Rebecca Gillan said...

I did finish it, actually. It's not a long story, but it is kind of fun. I'm going to post a chapter every week 'til it's done. Well, going to post the PG parts, anyway. If I can figure out how to format it it'll give the full e-book to our readers as a Christmas present.

Savanna Kougar said...

It does, doesn't it? One can only imagine what will happen with this 'spontaneous' marriage. ~smiles~

Savanna Kougar said...

Okay, just saw your comment, Rebecca, after I wrote mine. Cool idea about posting the PG parts, and offering as a potential present.

Rebecca Gillan said...

My muse still isn't co-operating so I dug this out of my half-finished stories file.
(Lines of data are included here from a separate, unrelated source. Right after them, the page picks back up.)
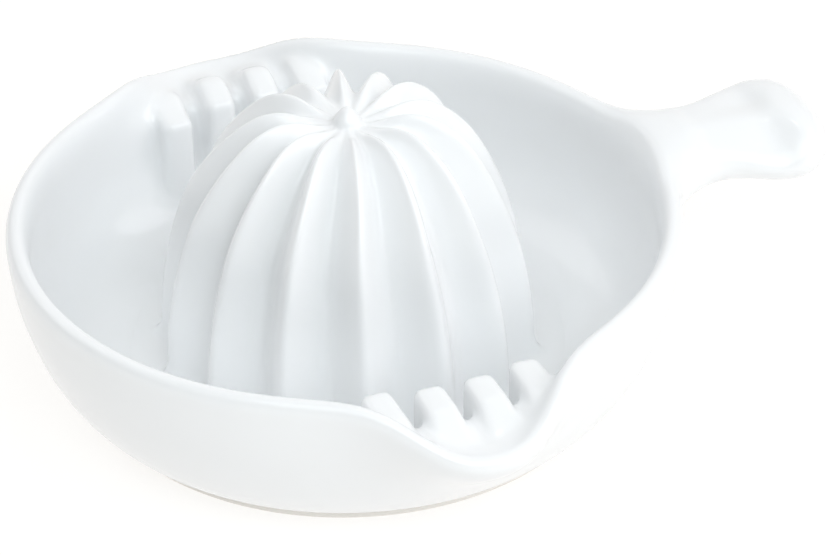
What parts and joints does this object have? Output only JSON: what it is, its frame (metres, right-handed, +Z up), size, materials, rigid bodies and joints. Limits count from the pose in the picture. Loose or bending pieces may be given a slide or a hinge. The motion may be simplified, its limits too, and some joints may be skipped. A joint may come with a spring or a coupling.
{
  "type": "citrus juicer",
  "caption": "White glazed porcelain citrus juicer: fluted reamer dome in a shallow round bowl with two pouring lips, strainer teeth and a short side handle",
  "frame": {"origin": "on the table plane, on the upright axis of the reamer and the bowl", "axes": "+Z up; +X points along the handle, away from the bowl; the two pouring lips point along -Y and +Y"},
  "size_m": [0.169, 0.1541, 0.0602],
  "materials": {
    "white_glaze": "glossy clear-glazed white porcelain, slightly cool, with the softest of ripples in the glaze",
    "bare_porcelain": "unglazed matt porcelain of the ground foot ring, slightly warm, fine grained"
  },
  "bodies": {
    "root": {"bowl": "white_glaze", "foot_ring": "bare_porcelain", "reamer": "white_glaze", "reamer_tip": "white_glaze", "rear_strainer_teeth": "white_glaze", "front_strainer_teeth": "white_glaze", "handle": "white_glaze"}
  },
  "joints": []
}
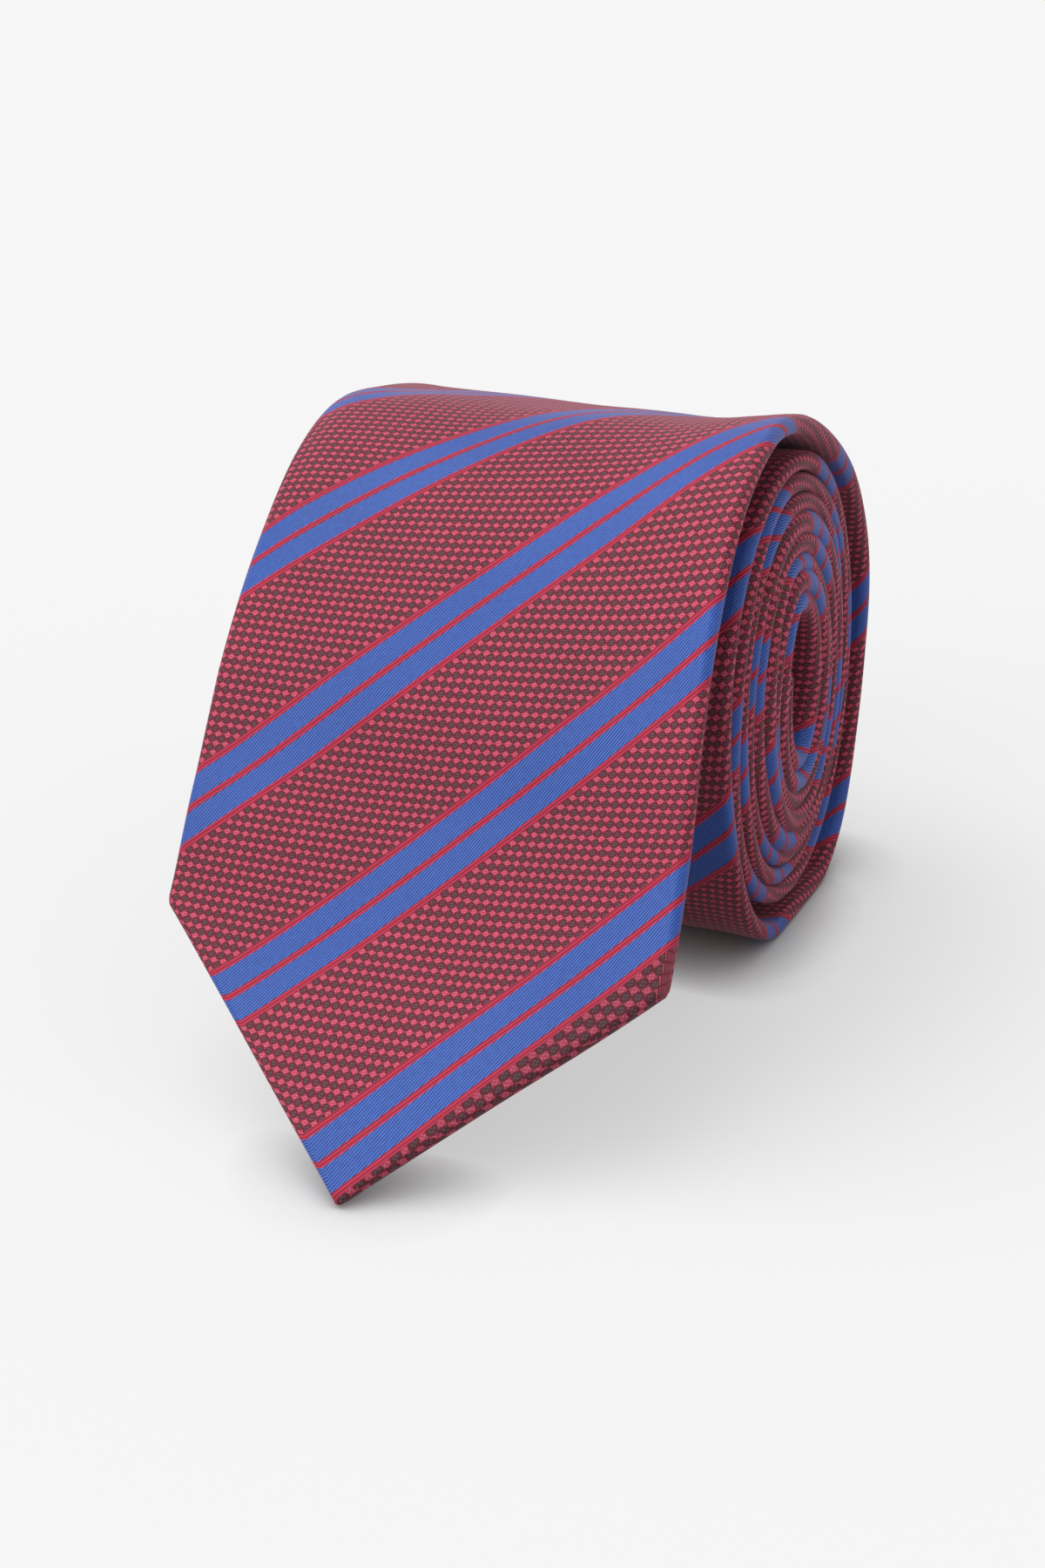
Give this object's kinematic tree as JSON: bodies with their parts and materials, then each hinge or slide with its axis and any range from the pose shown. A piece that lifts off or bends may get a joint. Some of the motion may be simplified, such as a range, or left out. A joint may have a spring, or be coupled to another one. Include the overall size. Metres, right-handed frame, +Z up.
{
  "type": "necktie",
  "caption": "Striped necktie rolled into an upright oval coil, with its broad pointed blade coming over the top and leaning down in front.",
  "frame": {"origin": "on the surface that the rolled tie stands on, under the middle of the whole object's box", "axes": "X along the coil's axis across the tie, Y from the blade's tip in front to the coil's back, Z up"},
  "size_m": [0.08, 0.1512, 0.096],
  "materials": {
    "shell_fabric": "maroon ground with small pink woven stars, blue satin bias stripes with red border lines",
    "interlining": "brushed wool blend",
    "lining": "dark red satin",
    "thread": "twisted sewing thread",
    "label": "plain navy woven satin, blank",
    "care_label": "plain white satin tape, blank"
  },
  "bodies": {
    "roll": {"front_blade_rolled": "shell_fabric", "neck_gusset": "shell_fabric", "tail_blade": "shell_fabric", "interlining_rolled": "interlining", "tail_tipping": "lining", "keeper_loop": "shell_fabric", "keeper_stitch_left": "thread", "keeper_stitch_right": "thread", "tail_bar_tack": "thread", "slip_stitch": "thread"},
    "free_blade": {"front_blade_free_end": "shell_fabric", "interlining_free_end": "interlining", "front_tipping": "lining", "maker_label": "label", "label_stitch_left": "thread", "label_stitch_right": "thread", "care_label": "care_label", "front_bar_tack": "thread"}
  },
  "joints": [
    {"name": "blade_lift", "type": "hinge", "parent": "roll", "child": "free_blade", "pos_m": [0, 0.00731, 0.096], "axis": [-1, 0, 0], "range_deg": [0, 75]}
  ]
}
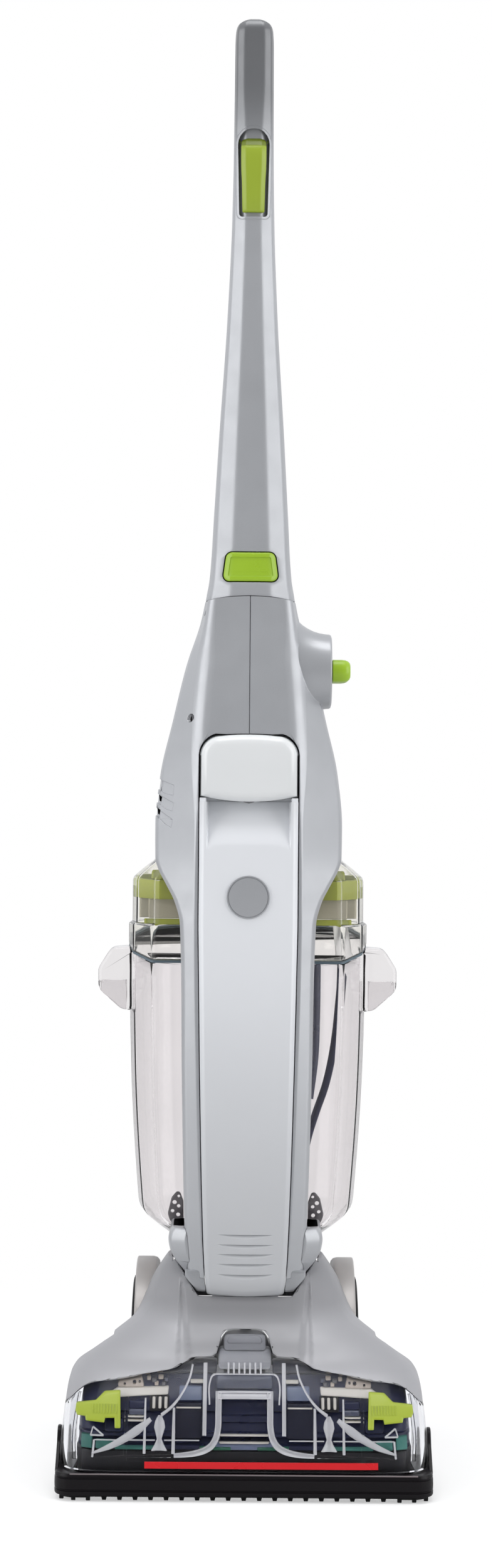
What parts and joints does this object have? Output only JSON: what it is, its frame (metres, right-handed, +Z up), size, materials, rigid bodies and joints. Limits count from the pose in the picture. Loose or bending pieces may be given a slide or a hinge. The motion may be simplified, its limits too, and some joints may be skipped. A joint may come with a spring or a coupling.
{
  "type": "wet dry floor scrubber",
  "caption": "Upright wet dry floor scrubber with reclining body, two lift-out tanks, clear nozzle cover, geared spin brushes, trigger handle and large rear wheels.",
  "frame": {"origin": "on the floor, at the middle of the standing machine's bounding box", "axes": "+Z up along the handle, -Y ahead of the nozzle, +X towards the mode knob's side"},
  "size_m": [0.2866, 0.2776, 1.15],
  "materials": {
    "silver_shell": "satin metallic-look moulding",
    "hood_grey": "satin",
    "dark_grey": "fine texture",
    "white_shell": "semi-gloss",
    "green_trim": "satin",
    "black_plastic": "fine texture",
    "navy_plastic": "gloss",
    "clear_plastic": "clear gloss moulding",
    "rubber": "matt",
    "bristle": "nylon bristle",
    "steel": "plain"
  },
  "bodies": {
    "foot": {"hood": "hood_grey", "inner_panel": "navy_plastic", "chassis": "black_plastic", "bumper": "black_plastic", "front_squeegee": "rubber", "rear_squeegee": "rubber", "brush_carriage": "black_plastic", "brush_motor": "steel", "suction_duct": "navy_plastic", "wheel_axle": "steel", "fender_left": "silver_shell", "fender_right": "silver_shell"},
    "cover": {"nozzle_cover": "clear_plastic"},
    "latch_left": {"cover_latch_left": "green_trim"},
    "latch_right": {"cover_latch_right": "green_trim"},
    "wheel_left": {"wheel_hub_left": "dark_grey", "tyre_left": "rubber"},
    "wheel_right": {"wheel_hub_right": "dark_grey", "tyre_right": "rubber"},
    "pinion": {"drive_pinion": "steel"},
    "upright": {"housing_left": "silver_shell", "housing_right": "silver_shell", "housing_screw_upper": "steel", "housing_screw_lower": "steel", "dial_plate": "dark_grey", "pivot_yoke": "dark_grey", "pivot_hose": "rubber", "suction_motor": "steel", "inlet_seal": "rubber", "solution_valve": "black_plastic", "lower_cord_hook": "dark_grey", "cord_gland": "rubber"},
    "knob": {"mode_knob": "green_trim"},
    "impeller": {"suction_impeller": "steel"},
    "solution": {"solution_tank": "white_shell", "solution_cap": "white_shell", "fill_plug": "dark_grey", "outlet_valve": "rubber", "tank_badge": "silver_shell"},
    "recovery": {"recovery_tank": "clear_plastic", "tank_gasket": "rubber", "tank_lid": "clear_plastic", "float_cage": "green_trim", "standpipe": "navy_plastic", "tank_filter": "green_trim"},
    "float": {"tank_float": "white_shell"},
    "handle": {"handle_front": "silver_shell", "handle_rear": "silver_shell", "trigger_spring": "steel", "button_spring": "steel"},
    "trigger": {"trigger": "green_trim"},
    "rod": {"trigger_rod": "steel"},
    "button": {"release_button": "green_trim"},
    "cord_hook": {"upper_cord_hook": "dark_grey"},
    "brush_1": {"spin_brush_1": "bristle"},
    "brush_2": {"spin_brush_2": "bristle"},
    "brush_3": {"spin_brush_3": "bristle"},
    "brush_4": {"spin_brush_4": "bristle"},
    "brush_5": {"spin_brush_5": "bristle"},
    "brush_6": {"spin_brush_6": "bristle"}
  },
  "joints": [
    {"name": "upright_recline", "type": "hinge", "parent": "foot", "child": "upright", "pos_m": [0, 0.05275, 0.0685], "axis": [-1, 0, 0], "range_deg": [0, 60], "deforming": ["pivot_hose"]},
    {"name": "wheel_left_spin", "type": "hinge", "parent": "foot", "child": "wheel_left", "pos_m": [0, 0.05275, 0.0685], "axis": [1, 0, 0], "continuous": true},
    {"name": "wheel_right_spin", "type": "hinge", "parent": "foot", "child": "wheel_right", "pos_m": [0, 0.05275, 0.0685], "axis": [1, 0, 0], "continuous": true},
    {"name": "cover_removal", "type": "slide", "parent": "foot", "child": "cover", "axis": [0, -1, 0], "range_m": [0, 0.09]},
    {"name": "latch_left_slide", "type": "slide", "parent": "cover", "child": "latch_left", "axis": [-1, 0, 0], "range_m": [0, 0.006]},
    {"name": "latch_right_slide", "type": "slide", "parent": "cover", "child": "latch_right", "axis": [1, 0, 0], "range_m": [0, 0.006]},
    {"name": "pinion_spin", "type": "hinge", "parent": "foot", "child": "pinion", "pos_m": [0.02056, -0.06234, 0], "axis": [0, 0, 1], "continuous": true},
    {"name": "solution_tank_removal", "type": "slide", "parent": "upright", "child": "solution", "axis": [0, -1, 0], "range_m": [0, 0.15]},
    {"name": "recovery_tank_removal", "type": "slide", "parent": "upright", "child": "recovery", "axis": [0, 1, 0], "range_m": [0, 0.15]},
    {"name": "float_rise", "type": "slide", "parent": "recovery", "child": "float", "axis": [0, 0, 1], "range_m": [0, 0.02]},
    {"name": "mode_knob_turn", "type": "hinge", "parent": "upright", "child": "knob", "pos_m": [0, 0.01275, 0.631], "axis": [1, 0, 0], "range_deg": [0, 90]},
    {"name": "impeller_spin", "type": "hinge", "parent": "upright", "child": "impeller", "pos_m": [0, 0.04575, 0], "axis": [0, 0, 1], "continuous": true},
    {"name": "handle_removal", "type": "slide", "parent": "upright", "child": "handle", "axis": [0, 0, 1], "range_m": [0, 0.07]},
    {"name": "trigger_pull", "type": "hinge", "parent": "handle", "child": "trigger", "pos_m": [0, 0.00325, 1.055], "axis": [1, 0, 0], "range_deg": [0, 8], "stiffness_Nm_per_rad": 0.3, "springref_deg": -5.73, "deforming": ["trigger_spring"]},
    {"name": "trigger_rod_lift", "type": "slide", "parent": "handle", "child": "rod", "axis": [0, 0, 1], "range_m": [0, 0.00221]},
    {"name": "release_button_press", "type": "slide", "parent": "handle", "child": "button", "axis": [0, 1, 0], "range_m": [0, 0.004], "stiffness_N_per_m": 250, "springref_m": -0.002, "deforming": ["button_spring"]},
    {"name": "cord_hook_swivel", "type": "hinge", "parent": "handle", "child": "cord_hook", "pos_m": [0, 0.01275, 0.88021], "axis": [0, 1, 0], "range_deg": [0, 180]},
    {"name": "brush_1_spin", "type": "hinge", "parent": "foot", "child": "brush_1", "pos_m": [-0.10279, -0.09318, 0], "axis": [0, 0, 1], "continuous": true},
    {"name": "brush_2_spin", "type": "hinge", "parent": "foot", "child": "brush_2", "pos_m": [-0.06167, -0.09318, 0], "axis": [0, 0, 1], "continuous": true},
    {"name": "brush_3_spin", "type": "hinge", "parent": "foot", "child": "brush_3", "pos_m": [-0.02056, -0.09318, 0], "axis": [0, 0, 1], "continuous": true},
    {"name": "brush_4_spin", "type": "hinge", "parent": "foot", "child": "brush_4", "pos_m": [0.02056, -0.09318, 0], "axis": [0, 0, 1], "continuous": true},
    {"name": "brush_5_spin", "type": "hinge", "parent": "foot", "child": "brush_5", "pos_m": [0.06167, -0.09318, 0], "axis": [0, 0, 1], "continuous": true},
    {"name": "brush_6_spin", "type": "hinge", "parent": "foot", "child": "brush_6", "pos_m": [0.10279, -0.09318, 0], "axis": [0, 0, 1], "continuous": true}
  ],
  "couplings": [
    {"joint": "brush_1_spin", "follows": "brush_4_spin", "ratio": -1},
    {"joint": "brush_2_spin", "follows": "brush_4_spin", "ratio": 1},
    {"joint": "brush_3_spin", "follows": "brush_4_spin", "ratio": -1},
    {"joint": "brush_5_spin", "follows": "brush_4_spin", "ratio": -1},
    {"joint": "brush_6_spin", "follows": "brush_4_spin", "ratio": 1},
    {"joint": "pinion_spin", "follows": "brush_4_spin", "ratio": -2},
    {"joint": "trigger_rod_lift", "follows": "trigger_pull", "m_per_rad": 0.0155}
  ]
}
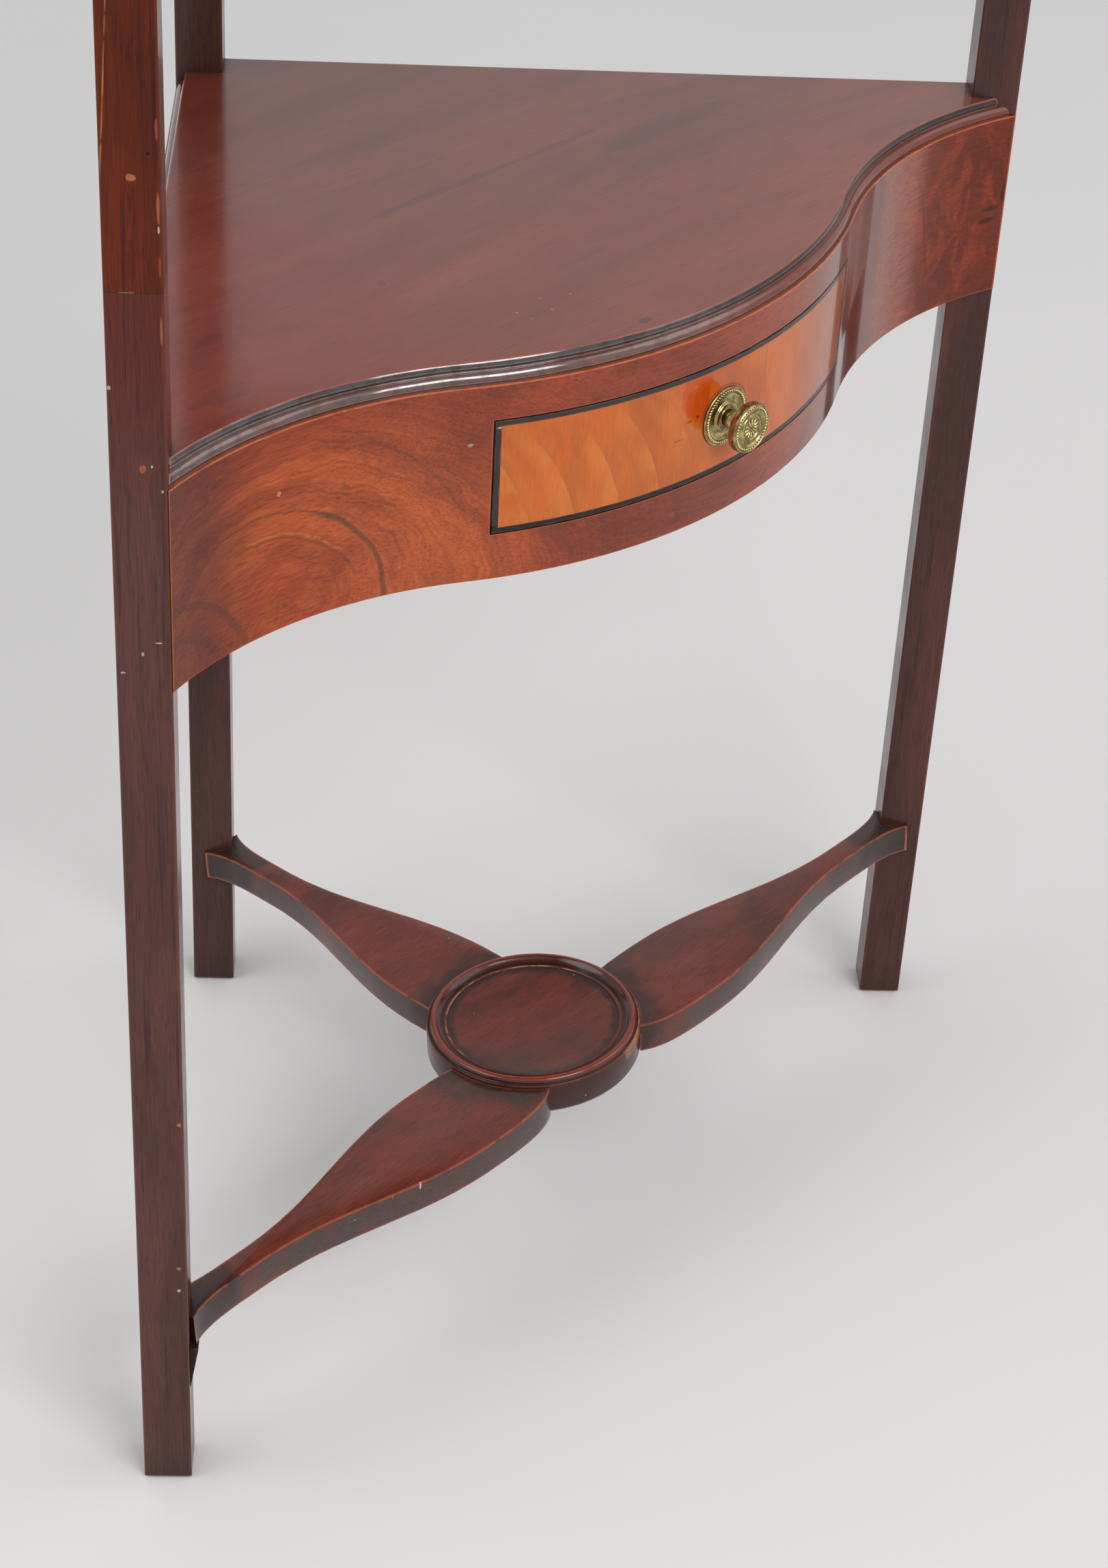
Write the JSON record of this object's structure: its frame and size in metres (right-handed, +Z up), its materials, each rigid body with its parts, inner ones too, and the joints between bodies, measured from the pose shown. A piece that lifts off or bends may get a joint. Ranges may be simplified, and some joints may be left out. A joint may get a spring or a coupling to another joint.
{
  "type": "corner washstand",
  "caption": "Corner washstand with square legs, leaf-armed stretcher and dish, bow-fronted drawer tier and pierced top",
  "frame": {"origin": "on the floor, under the middle of the bounding box", "axes": "+Z up; -Y out of the bowed front, the way the drawer opens; +X to the right seen from the front"},
  "size_m": [0.6222, 0.403, 1.084],
  "materials": {
    "leg_mahogany": "worn dark mahogany, satin",
    "leg_repair_mahogany": "warmer mahogany of a spliced-on length, satin",
    "rail_mahogany": "mahogany, satin",
    "shelf_mahogany": "polished mahogany",
    "frieze_core": "mahogany and oak ground, unpolished",
    "frieze_veneer": "flame mahogany veneer, polished",
    "drawer_veneer": "lighter mahogany veneer, polished",
    "stringing": "black-dyed line inlay",
    "drawer_lining": "plain oak, unpolished",
    "softwood": "plain pine, unpolished",
    "hardwood": "plain hardwood",
    "stretcher_mahogany": "worn mahogany, satin",
    "wedge_wood": "blackened wood",
    "gallery_mahogany": "mahogany, satin",
    "brass": "stamped and turned, slightly tarnished"
  },
  "bodies": {
    "stand": {"leg_back": "leg_mahogany", "leg_right": "leg_mahogany", "leg_left_lower": "leg_mahogany", "leg_left_upper": "leg_repair_mahogany", "leg_splice_dowel": "hardwood", "rail_left": "rail_mahogany", "rail_right": "rail_mahogany", "top_rail_left": "rail_mahogany", "top_rail_right": "rail_mahogany", "shelf_board": "shelf_mahogany", "frieze_left": "frieze_core", "frieze_right": "frieze_core", "frieze_rail_lower": "frieze_core", "frieze_rail_upper": "frieze_core", "frieze_veneer": "frieze_veneer", "stretcher_arm_back": "stretcher_mahogany", "stretcher_arm_left": "stretcher_mahogany", "stretcher_arm_right": "stretcher_mahogany", "stretcher_dish": "stretcher_mahogany", "stretcher_dowels": "hardwood", "stretcher_wedge": "wedge_wood", "drawer_runner_left": "softwood", "drawer_runner_right": "softwood", "drawer_guide_left": "softwood", "drawer_guide_right": "softwood", "drawer_kicker_left": "softwood", "drawer_kicker_right": "softwood", "drawer_stops": "softwood", "top_board": "shelf_mahogany", "top_frieze": "frieze_core", "top_frieze_veneer": "frieze_veneer", "gallery_left": "gallery_mahogany", "gallery_right": "gallery_mahogany", "shelf_glue_blocks": "softwood", "top_glue_blocks": "softwood"},
    "drawer": {"drawer_front": "frieze_core", "drawer_front_veneer": "drawer_veneer", "drawer_stringing": "stringing", "drawer_side_left": "drawer_lining", "drawer_side_right": "drawer_lining", "drawer_back": "drawer_lining", "drawer_bottom": "drawer_lining", "knob_backplate": "brass", "knob": "brass", "knob_nut": "brass"}
  },
  "joints": [
    {"name": "drawer_slide", "type": "slide", "parent": "stand", "child": "drawer", "axis": [0, -1, 0], "range_m": [0, 0.14]}
  ]
}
It's done, but it's also only 15k words, so I didn't want to submit it. On the up-side, I've gotten almost half of Mooney and Marissa'a story rewritten in first person.

Savanna Kougar said...

Yay! On Mooney and Marissa's story!

Serena Shay said...

Nice! That would be an awesome present for our readers. :) Heck, after a bit of time you could even take it down and self pub it as a Talbot's Peak story. If, of course, that town he's visiting is TP. ;)

Great story, Rebecca.

Rebecca Gillan said...

It's not but being as short as it is, I didn't actually talk about the cheracter's back story much. I could make it related to Talbot's Peak pretty easily, maybe have Jock be a member of the Hancock pack. That nonsense about forcing his lower wolves into non-breeding mating groups sounds just like something Damien Hancock would come up with in an attempt to curtail non-wolfen booty calls.